We stopped at the Ponta de Piedade lighthouse where there was a very busy car park, which even included 4 coaches. There were a few cheeky motorhomes parked alongside the road here, but it wasn’t the nicest place to stay. We then walked down the many steps to what we thought would be a beach but it turned out to be just somewhere to get a boat ride to explore all the amazing caves. The cliffs are so high and so steep here, that you often can’t see what is at the bottom, and neither of us like heights so we don’t get close to the edge.
Taking the boat rides to all the caves and hidden coves along this stretch of coast is very popular. You can get the small boats directly from here or from Lagos.
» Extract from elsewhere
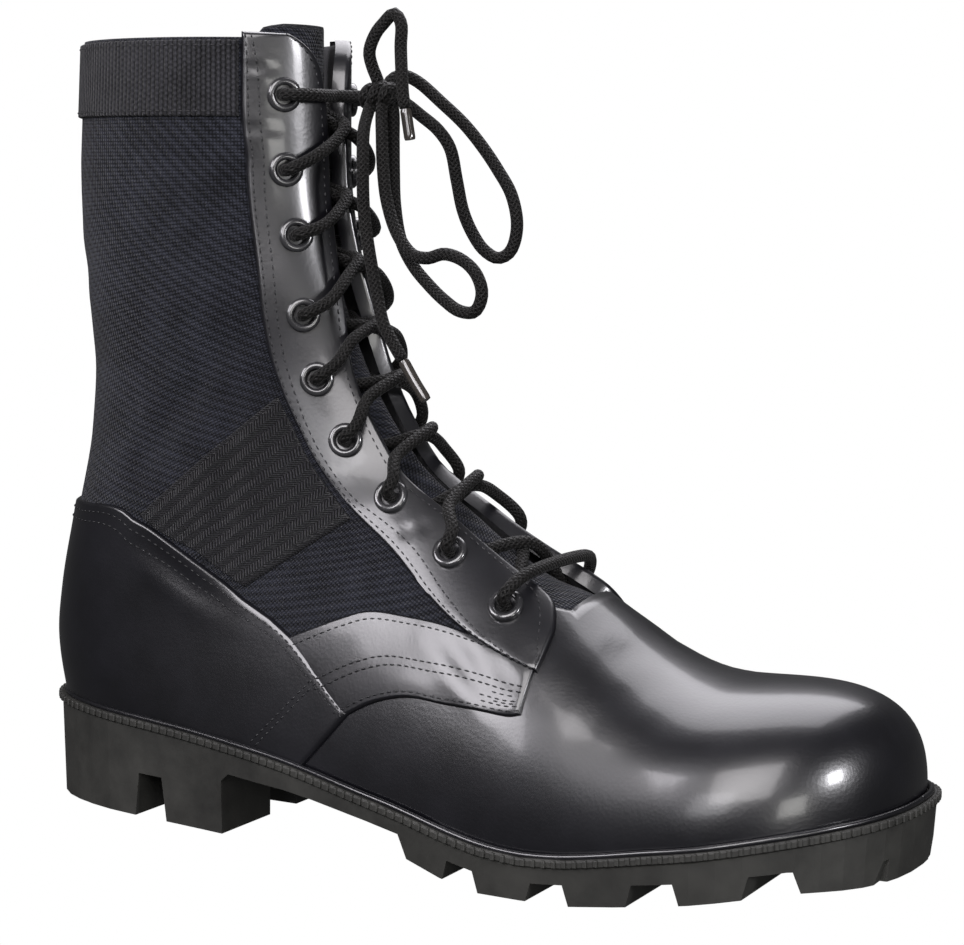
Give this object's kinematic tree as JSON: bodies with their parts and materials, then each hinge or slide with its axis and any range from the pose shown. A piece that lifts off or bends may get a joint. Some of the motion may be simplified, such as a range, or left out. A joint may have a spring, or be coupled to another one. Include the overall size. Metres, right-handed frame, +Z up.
{
  "type": "jungle boot",
  "caption": "Right-foot lace-up jungle boot: hollow black leather and canvas upper, eyelets up the throat, tongue, insole and lugged rubber outsole with a stepped heel.",
  "frame": {"origin": "middle of the boot's length and width, on the ground under the heel and the ball", "axes": "+X towards the toe, +Y towards the medial side, +Z up"},
  "size_m": [0.3081, 0.1074, 0.2602],
  "materials": {
    "black_rubber": "dull moulded rubber",
    "black_leather": "polished smooth leather",
    "black_canvas": "coarse plain-weave canvas",
    "black_webbing": "ribbed webbing",
    "grey_lining": "plain lining",
    "blackened_metal": "satin black enamel",
    "black_cord": "round braided lace",
    "clear_plastic": "clear lace tip"
  },
  "bodies": {
    "root": {"outsole": "black_rubber", "upper": "black_leather", "insole": "grey_lining", "tongue": "black_canvas", "heel_counter": "black_leather", "collar_band": "black_webbing", "eyestay_lateral": "black_leather", "eyestay_medial": "black_leather", "wing_lateral": "black_leather", "wing_medial": "black_leather", "ankle_webbing_lateral": "black_webbing", "ankle_webbing_medial": "black_webbing", "eyelet_lateral_1": "blackened_metal", "eyelet_lateral_2": "blackened_metal", "eyelet_lateral_3": "blackened_metal", "eyelet_lateral_4": "blackened_metal", "eyelet_lateral_5": "blackened_metal", "eyelet_lateral_6": "blackened_metal", "eyelet_lateral_7": "blackened_metal", "eyelet_lateral_8": "blackened_metal", "eyelet_lateral_9": "blackened_metal", "eyelet_medial_1": "blackened_metal", "eyelet_medial_2": "blackened_metal", "eyelet_medial_3": "blackened_metal", "eyelet_medial_4": "blackened_metal", "eyelet_medial_5": "blackened_metal", "eyelet_medial_6": "blackened_metal", "eyelet_medial_7": "blackened_metal", "eyelet_medial_8": "blackened_metal", "eyelet_medial_9": "blackened_metal", "lace_crossing_2": "black_cord", "lace_crossing_3": "black_cord", "lace_crossing_4": "black_cord", "lace_crossing_5": "black_cord", "lace_crossing_6": "black_cord", "lace_crossing_7": "black_cord", "lace_crossing_8": "black_cord", "lace_bar": "black_cord", "lace_under": "black_cord", "lace_feed_lateral": "black_cord", "lace_feed_medial": "black_cord", "lace_knot": "black_cord", "lace_loop_right": "black_cord", "lace_loop_low": "black_cord", "lace_end_up": "black_cord", "lace_end_down": "black_cord", "aglet_up": "clear_plastic", "aglet_down": "clear_plastic"}
  },
  "joints": []
}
We then decided to walk to the next beach area along the rugged cliff line. The views were spectacular. Once we were away from the lighthouse and the crowds from the coach trip, we were suddenly alone and it was gorgeous. Endless tiny coves, caves and rock outcrops make the entire area so picturesque.
We walked along the cliffs to the left of the lighthouse, to a small car park and restaurant. Here there were some nice wooden steps going down to a beautiful but very busy beach of Praia do Camilo, voted the most beautiful beach in Portugal. Somebody had drilled an opening through the rocks which allowed access to the next small cove which again was lovely but busy.
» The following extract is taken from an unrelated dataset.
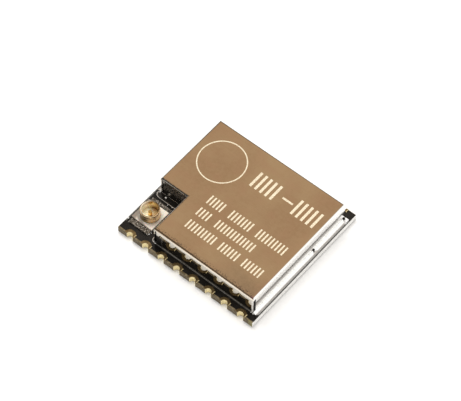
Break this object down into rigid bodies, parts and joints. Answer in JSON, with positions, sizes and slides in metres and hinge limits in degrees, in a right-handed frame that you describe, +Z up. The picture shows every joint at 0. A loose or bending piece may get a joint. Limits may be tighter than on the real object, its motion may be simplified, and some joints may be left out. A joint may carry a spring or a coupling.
{
  "type": "radio module",
  "caption": "Small shielded radio module: a castellated circuit board, a folded metal can with a cut-out corner, and a coax antenna socket in the cut-out.",
  "frame": {"origin": "middle of the board's outline, at the level that the underside pads stand on", "axes": "+X along the two castellated edges, away from the antenna socket; +Y from the socket's side towards the far pad row; +Z up, towards the can's top"},
  "size_m": [0.017, 0.016, 0.0033],
  "materials": {
    "solder_mask": "black glossy solder mask over glass-epoxy board",
    "pad_gold": "gold flash over copper, satin",
    "can_steel": "mirror-polished plated sheet",
    "tinned_land": "solder-tinned copper",
    "socket_plastic": "off-white moulded plastic",
    "socket_gold": "gold-plated, polished",
    "contact_gold": "gold-plated, polished",
    "chip_resin": "black moulded resin",
    "crystal_ceramic": "brown ceramic",
    "crystal_lid": "plated metal lid",
    "switch_resin": "black moulded resin",
    "capacitor_body": "tan ceramic with tinned ends",
    "inductor_body": "blue ceramic with tinned ends",
    "resistor_body": "black glaze with tinned ends"
  },
  "bodies": {
    "root": {"antenna_socket_contact": "contact_gold", "antenna_socket_housing": "socket_plastic", "antenna_socket_shell": "socket_gold", "antenna_switch": "switch_resin", "capacitor_01": "capacitor_body", "capacitor_02": "capacitor_body", "capacitor_03": "capacitor_body", "capacitor_04": "capacitor_body", "capacitor_05": "capacitor_body", "capacitor_06": "capacitor_body", "capacitor_07": "capacitor_body", "capacitor_08": "capacitor_body", "capacitor_09": "capacitor_body", "capacitor_10": "capacitor_body", "capacitor_11": "capacitor_body", "capacitor_12": "capacitor_body", "capacitor_13": "capacitor_body", "capacitor_14": "capacitor_body", "castellation_01": "pad_gold", "castellation_02": "pad_gold", "castellation_03": "pad_gold", "castellation_04": "pad_gold", "castellation_05": "pad_gold", "castellation_06": "pad_gold", "castellation_07": "pad_gold", "castellation_08": "pad_gold", "castellation_09": "pad_gold", "castellation_10": "pad_gold", "castellation_11": "pad_gold", "castellation_12": "pad_gold", "castellation_13": "pad_gold", "castellation_14": "pad_gold", "castellation_15": "pad_gold", "castellation_16": "pad_gold", "circuit_board": "solder_mask", "crystal_lid": "crystal_lid", "crystal_tray": "crystal_ceramic", "inductor_01": "inductor_body", "inductor_02": "inductor_body", "inductor_03": "inductor_body", "inductor_04": "inductor_body", "inductor_05": "inductor_body", "inductor_06": "inductor_body", "resistor_01": "resistor_body", "resistor_02": "resistor_body", "resistor_03": "resistor_body", "shield_can": "can_steel", "shield_land": "tinned_land", "transceiver_chip": "chip_resin"}
  },
  "joints": []
}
When you return to the lighthouse, on the right hand side there is also a nice clifftop walk to follow with paths and walkways so it’s fully accessible. Great views in every direction.
Overall we had a great and relaxing time in the Algarve. The beaches are stunning and the weather in the two weeks of May that we were there was amazing. Not one drop of rain. It is highly recommended. Check out some of the free parking spots we tried and maybe leave a comment with some details of your favourites too!
Don’t forget to find all the details of where we stayed on the maps page.
I’m afraid this article is out of date. Wild camping is now banned in Portugal with threats of large fines. It’s such a shame because Quartiera was one of our favorites and it now has no camping signs and large concrete bollards stopping parking near the edge.